While the idea of scanning Internet networks has been thrown around for some time among government agencies, the National Security Agency (NSA) partnered with select defense contractors and Internet service providers (ISPs) last month to do so.
The NSA pilot program seeks to identify malicious Internet traffic that flows endlessly through networks, probes for vulnerabilities and exploits them. Once a threat is identified the NSA will notify the ISPs to disable the threat before it can penetrate a contractor’s servers.
ISPs participating in the program include AT&T, Verizon and CenturyLink, who will work closely with the NSA to halt potentially harmful Internet traffic from reaching some of the top defense contracting companies in the world including Lockheed Martin, CSC, SAIC and Northrop Grumman. The contractors can report the success rate to the NSA’s Threat Operations Center, but are not required too.
If the program is successful, it could be extended to include the systems and networks of the U.S. critical electronic infrastructure.

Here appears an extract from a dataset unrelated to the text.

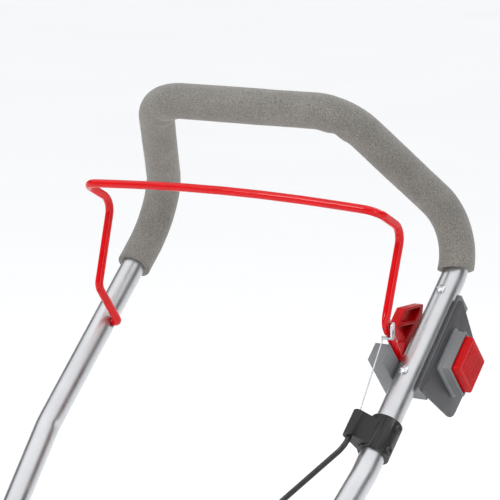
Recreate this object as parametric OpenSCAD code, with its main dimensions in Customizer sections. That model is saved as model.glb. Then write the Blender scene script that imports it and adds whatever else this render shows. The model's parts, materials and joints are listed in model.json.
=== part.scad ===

“We hope the . . . cyber pilot can be the beginning of something bigger,” Deputy Defense Secretary William J. Lynn III said at a global security conference recently. “It could serve as a model that can be transported to other critical infrastructure sectors, under the leadership of the Department of Homeland Security.”
To identify threats, the NSA uses behavioral modeling of suspicious network behavior and digital DNA (i.e. threat signatures of malicious codes). The trial is testing two sets of signatures and behavior patters the NSA has identified as top threats. While the NSA technology is more sophisticated than traditional anti-virus programs, it only screens for known threats and not new ones.
However, civil liberties groups say there needs to be assurances the NSA will not use any network monitoring capabilities for surveillance or spying. Any extension of the pilot program must guarantee protections against government access to private Internet traffic, said James X. Dempsey, vice president for public policy at the Center for Democracy & Technology, a civil liberties group.
“We wouldn’t want this to become a backdoor form of surveillance,” Dempsey said.
The program is not a cure-all for defense contractors whose computer systems are constantly under attack. It will not protect from insider threats or leaked material. Nor will it protect from hackers who penetrate security software that enables them to log into networks like legitimate users, such as the breach of Lockheed Martin’s computers recently.